# [Stated problem]
Spot each line that carries the word "shows"; copy those lines.

— start Material provided —

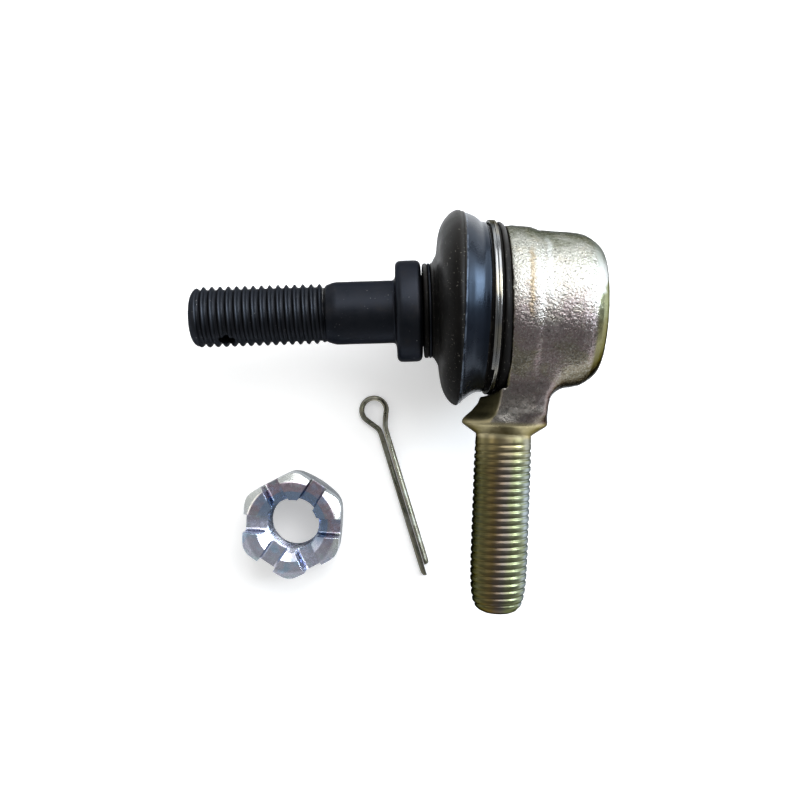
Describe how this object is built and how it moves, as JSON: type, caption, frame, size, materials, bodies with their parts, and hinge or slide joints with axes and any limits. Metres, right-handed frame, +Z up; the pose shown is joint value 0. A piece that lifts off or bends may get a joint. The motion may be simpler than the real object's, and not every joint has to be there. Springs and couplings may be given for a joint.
{
  "type": "tie rod end",
  "caption": "L-shaped steering tie rod end: ball stud in a forged housing with a threaded rod, rubber boot, and its loose castle nut and cotter pin.",
  "frame": {"origin": "centre of the cover plate's outer face, on the housing axis; the ball centre is 17.6 mm from it, at X = -0.0176", "axes": "+X along the housing axis, out of the cover plate and away from the stud; -Y along the threaded rod, towards its end; +Z up from the table that the part lies on"},
  "size_m": [0.0815, 0.0801, 0.039],
  "materials": {
    "yellow_zinc": "forged steel, yellow chromate zinc",
    "black_phosphate": "black phosphate, oiled",
    "seat_plastic": "natural acetal",
    "spring_steel": "bare spring steel",
    "boot_rubber": "moulded, slightly dusty",
    "bright_steel": "bright drawn wire",
    "blue_zinc": "blue-white zinc",
    "dull_zinc": "dull zinc, olive tint"
  },
  "bodies": {
    "housing_body": {"housing": "yellow_zinc", "cover_plate": "yellow_zinc", "pressure_pad": "seat_plastic", "preload_spring": "spring_steel", "boot_clamp_ring": "bright_steel"},
    "seat_body": {"ball_seat": "seat_plastic", "boot": "boot_rubber"},
    "neck_ring_body": {"boot_neck_ring": "bright_steel"},
    "stud_body": {"ball_stud": "black_phosphate"},
    "nut_body": {"castle_nut": "blue_zinc"},
    "pin_body": {"cotter_pin": "dull_zinc"}
  },
  "joints": [
    {"name": "swing_direction", "type": "hinge", "parent": "housing_body", "child": "seat_body", "pos_m": [-0.0176, 0, 0], "axis": [1, 0, 0], "continuous": true},
    {"name": "stud_tilt", "type": "hinge", "parent": "seat_body", "child": "neck_ring_body", "pos_m": [-0.0176, 0, 0], "axis": [0, 0, 1], "range_deg": [-25.8, 18.2], "deforming": ["boot"]},
    {"name": "stud_spin", "type": "hinge", "parent": "neck_ring_body", "child": "stud_body", "pos_m": [-0.0176, 0, 0], "axis": [-0.9978, -0.0663, 0], "continuous": true},
    {"name": "nut_lift", "type": "slide", "parent": "housing_body", "child": "nut_body", "axis": [0, 0, 1], "range_m": [0, 0.03]},
    {"name": "pin_lift", "type": "slide", "parent": "housing_body", "child": "pin_body", "axis": [0, 0, 1], "range_m": [0, 0.02]}
  ]
}
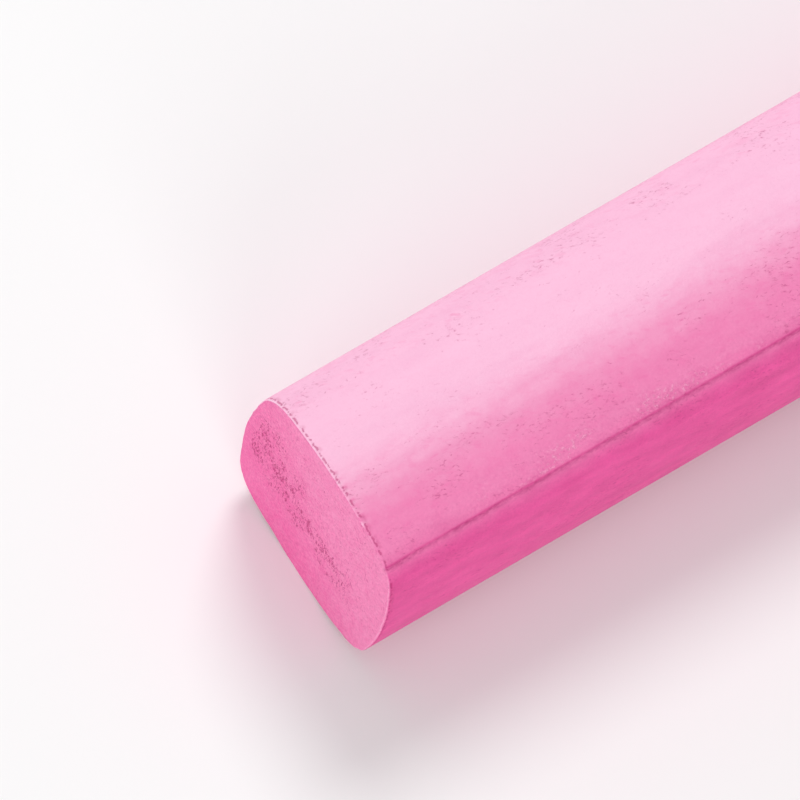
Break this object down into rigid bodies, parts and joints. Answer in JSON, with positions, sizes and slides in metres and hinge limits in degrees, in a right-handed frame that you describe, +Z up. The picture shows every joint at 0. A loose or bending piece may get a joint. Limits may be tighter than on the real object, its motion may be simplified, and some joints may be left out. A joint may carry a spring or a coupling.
{
  "type": "chalk stick",
  "caption": "Square stick of pink blackboard chalk with gently bulging sides, rounded long corners, flat ends and a fine mould line along one corner.",
  "frame": {"origin": "on the surface the stick lies on, under the middle of its length and width", "axes": "+X along the stick, with the worn end face the view shows at -X; +Z up through the wide upper side; the mould line runs along the corner between the +Z side and the -Y side"},
  "size_m": [0.09, 0.012, 0.012],
  "materials": {
    "chalk": "matte"
  },
  "bodies": {
    "root": {"chalk_stick": "chalk"}
  },
  "joints": []
}
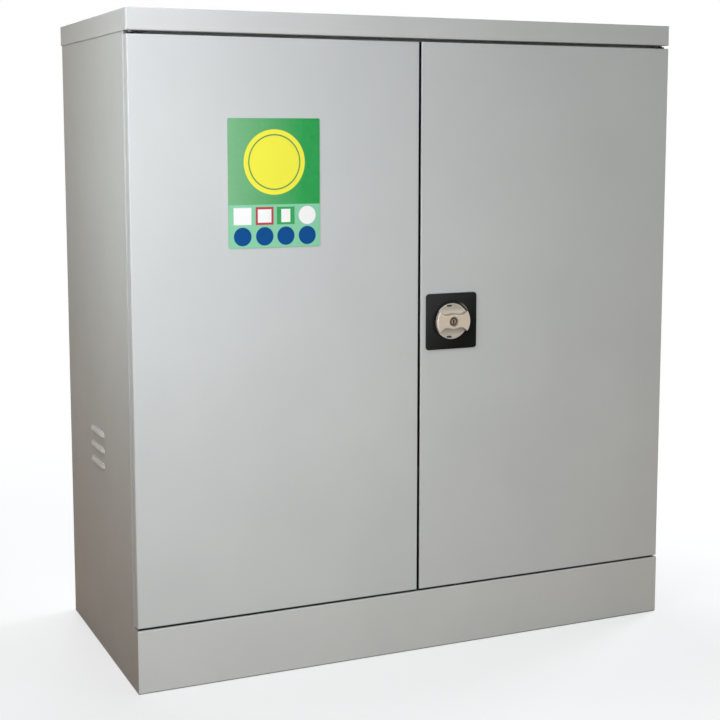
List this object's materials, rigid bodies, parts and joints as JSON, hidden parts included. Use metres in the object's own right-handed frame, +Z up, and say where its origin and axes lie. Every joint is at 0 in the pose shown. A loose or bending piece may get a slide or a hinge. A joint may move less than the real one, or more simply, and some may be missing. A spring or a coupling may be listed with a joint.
{
  "type": "safety storage cabinet",
  "caption": "Low steel safety storage cabinet: two pivot-hung doors, a turning knob that drives two locking rods, vented sides, two shelf trays and a sump tray.",
  "frame": {"origin": "middle of the footprint, on the floor", "axes": "+Z up, front with the doors faces -Y, +X to the right as seen from the front"},
  "size_m": [0.9244, 0.431, 1],
  "materials": {
    "paint": "light grey powder coat, semi-gloss, fine orange peel",
    "zinc_plate": "bright zinc plate, slightly mottled",
    "steel": "turned and ground steel",
    "black_plastic": "black moulded plastic, fine grain",
    "rubber": "matt black rubber",
    "knob_metal": "satin die-cast metal, warm tint",
    "brass": "dull brass, turned face",
    "sign_face": "plain green plate, blank coloured fields, no words"
  },
  "bodies": {
    "carcass": {"top_lid": "paint", "back_panel": "paint", "top_rail": "paint", "floor_panel": "paint", "plinth_front": "paint", "left_side_panel": "paint", "right_side_panel": "paint", "sump_tray": "paint", "lower_shelf_tray": "paint", "upper_shelf_tray": "paint", "front_left_upright": "zinc_plate", "rear_left_upright": "zinc_plate", "front_right_upright": "zinc_plate", "rear_right_upright": "zinc_plate", "lower_clip_front_left": "zinc_plate", "lower_clip_front_right": "zinc_plate", "lower_clip_rear_left": "zinc_plate", "lower_clip_rear_right": "zinc_plate", "upper_clip_front_left": "zinc_plate", "upper_clip_front_right": "zinc_plate", "upper_clip_rear_left": "zinc_plate", "upper_clip_rear_right": "zinc_plate", "upper_left_hinge_plate": "steel", "upper_left_hinge_pin": "steel", "upper_right_hinge_plate": "steel", "upper_right_hinge_pin": "steel", "lower_left_hinge_plate": "steel", "lower_left_hinge_pin": "steel", "lower_right_hinge_plate": "steel", "lower_right_hinge_pin": "steel", "upper_left_door_buffer": "rubber", "upper_right_door_buffer": "rubber", "lower_left_door_buffer": "rubber", "lower_right_door_buffer": "rubber"},
    "left_door": {"left_door_panel": "paint", "left_door_stiffener": "paint", "upper_left_door_bush": "black_plastic", "lower_left_door_bush": "black_plastic", "sign_plate": "sign_face"},
    "right_door": {"right_door_panel": "paint", "right_door_stiffener": "paint", "upper_right_door_bush": "black_plastic", "lower_right_door_bush": "black_plastic", "handle_plate": "black_plastic", "lock_case": "zinc_plate", "lock_cover": "zinc_plate", "lock_screw_lower_left": "steel", "lock_screw_lower_right": "steel", "lock_screw_upper_left": "steel", "lock_screw_upper_right": "steel", "upper_rod_guide": "black_plastic", "lower_rod_guide": "black_plastic"},
    "knob": {"handle_knob": "knob_metal", "knob_spindle": "steel", "drive_pinion": "steel", "latch_tongue": "zinc_plate", "tongue_screw": "steel"},
    "lock_plug": {"lock_plug": "brass"},
    "upper_rod": {"upper_rod": "zinc_plate"},
    "lower_rod": {"lower_rod": "zinc_plate"}
  },
  "joints": [
    {"name": "left_door_hinge", "type": "hinge", "parent": "carcass", "child": "left_door", "pos_m": [-0.4507, -0.1925, 0.53], "axis": [0, 0, -1], "range_deg": [0, 110]},
    {"name": "right_door_hinge", "type": "hinge", "parent": "carcass", "child": "right_door", "pos_m": [0.4507, -0.1925, 0.53], "axis": [0, 0, 1], "range_deg": [0, 110]},
    {"name": "knob_turn", "type": "hinge", "parent": "right_door", "child": "knob", "pos_m": [0.0553, -0.2045, 0.53], "axis": [0, 1, 0], "range_deg": [0, 90]},
    {"name": "upper_rod_slide", "type": "slide", "parent": "right_door", "child": "upper_rod", "axis": [0, 0, 1], "range_m": [0, 0.0189]},
    {"name": "lower_rod_slide", "type": "slide", "parent": "right_door", "child": "lower_rod", "axis": [0, 0, -1], "range_m": [0, 0.0189]},
    {"name": "key_turn", "type": "hinge", "parent": "knob", "child": "lock_plug", "pos_m": [0.0553, -0.2045, 0.53], "axis": [0, 1, 0], "range_deg": [0, 90]}
  ],
  "couplings": [
    {"joint": "upper_rod_slide", "follows": "knob_turn", "m_per_rad": 0.012},
    {"joint": "lower_rod_slide", "follows": "knob_turn", "m_per_rad": 0.012}
  ]
}
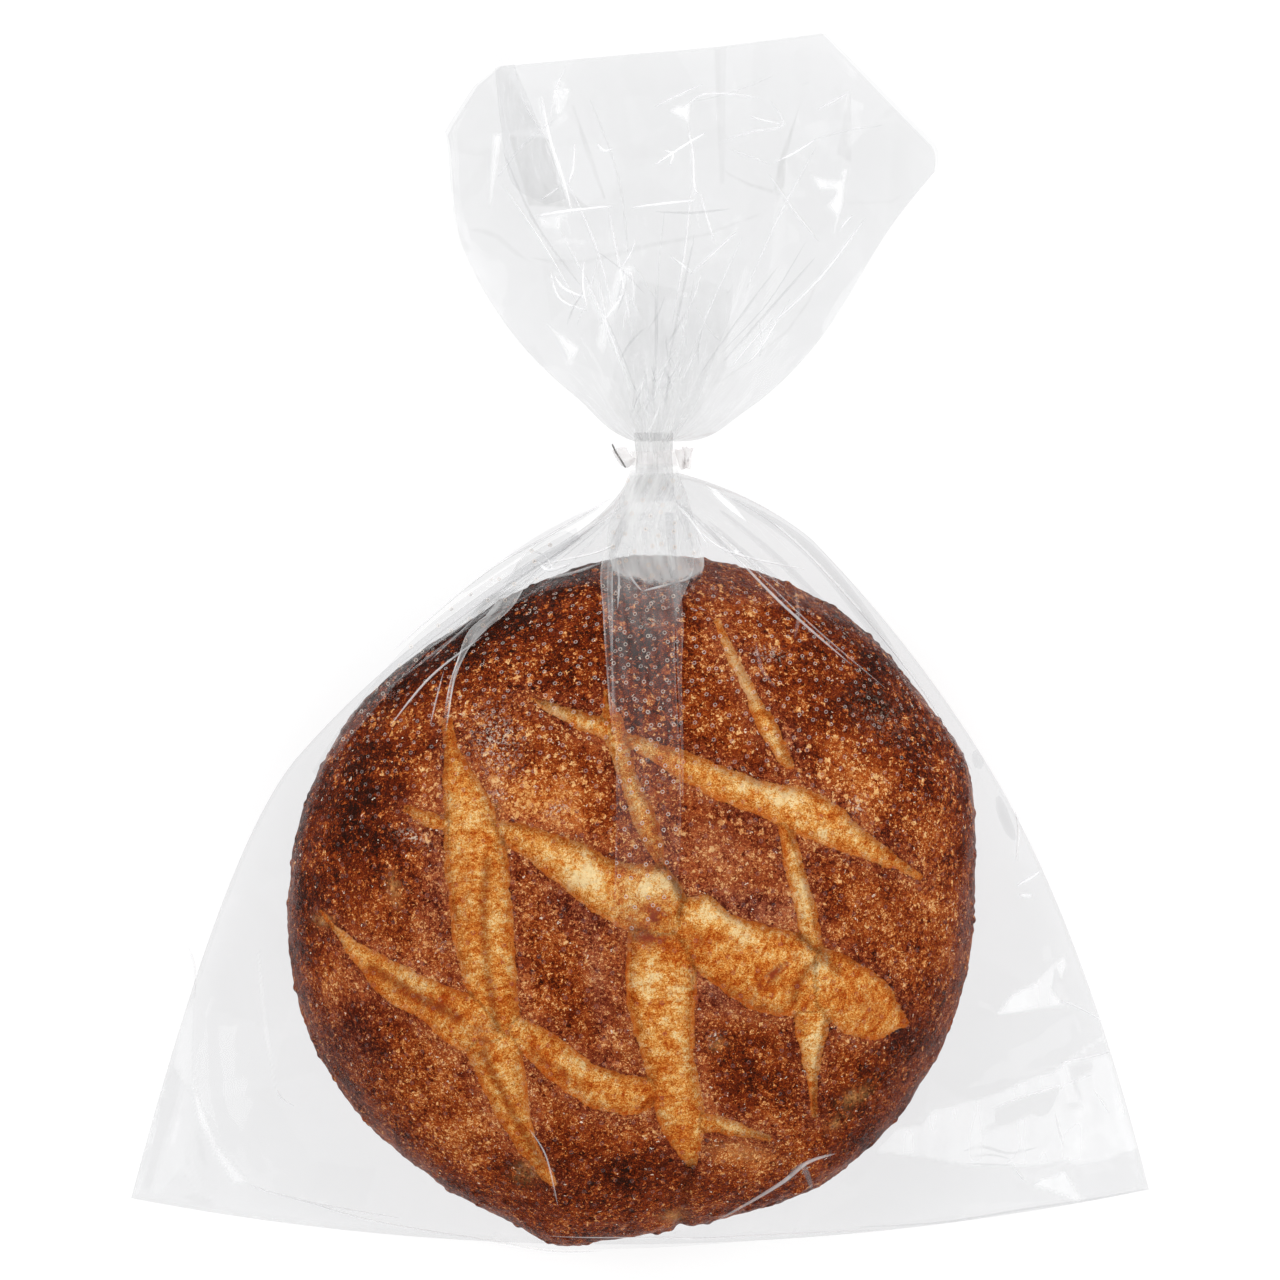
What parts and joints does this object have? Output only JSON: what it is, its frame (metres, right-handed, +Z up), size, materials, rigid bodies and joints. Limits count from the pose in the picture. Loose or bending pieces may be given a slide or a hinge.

— end Material provided —

# [Solution for this task]
Break this object down into rigid bodies, parts and joints. Answer in JSON, with positions, sizes and slides in metres and hinge limits in degrees, in a right-handed frame that you describe, +Z up. The picture shows every joint at 0. A loose or bending piece may get a joint. Limits may be tighter than on the real object, its motion may be simplified, and some joints may be left out. A joint may carry a spring or a coupling.
  "frame": {"origin": "on the surface the stick lies on, under the middle of its length and width", "axes": "+X along the stick, with the worn end face the view shows at -X; +Z up through the wide upper side; the mould line runs along the corner between the +Z side and the -Y side"},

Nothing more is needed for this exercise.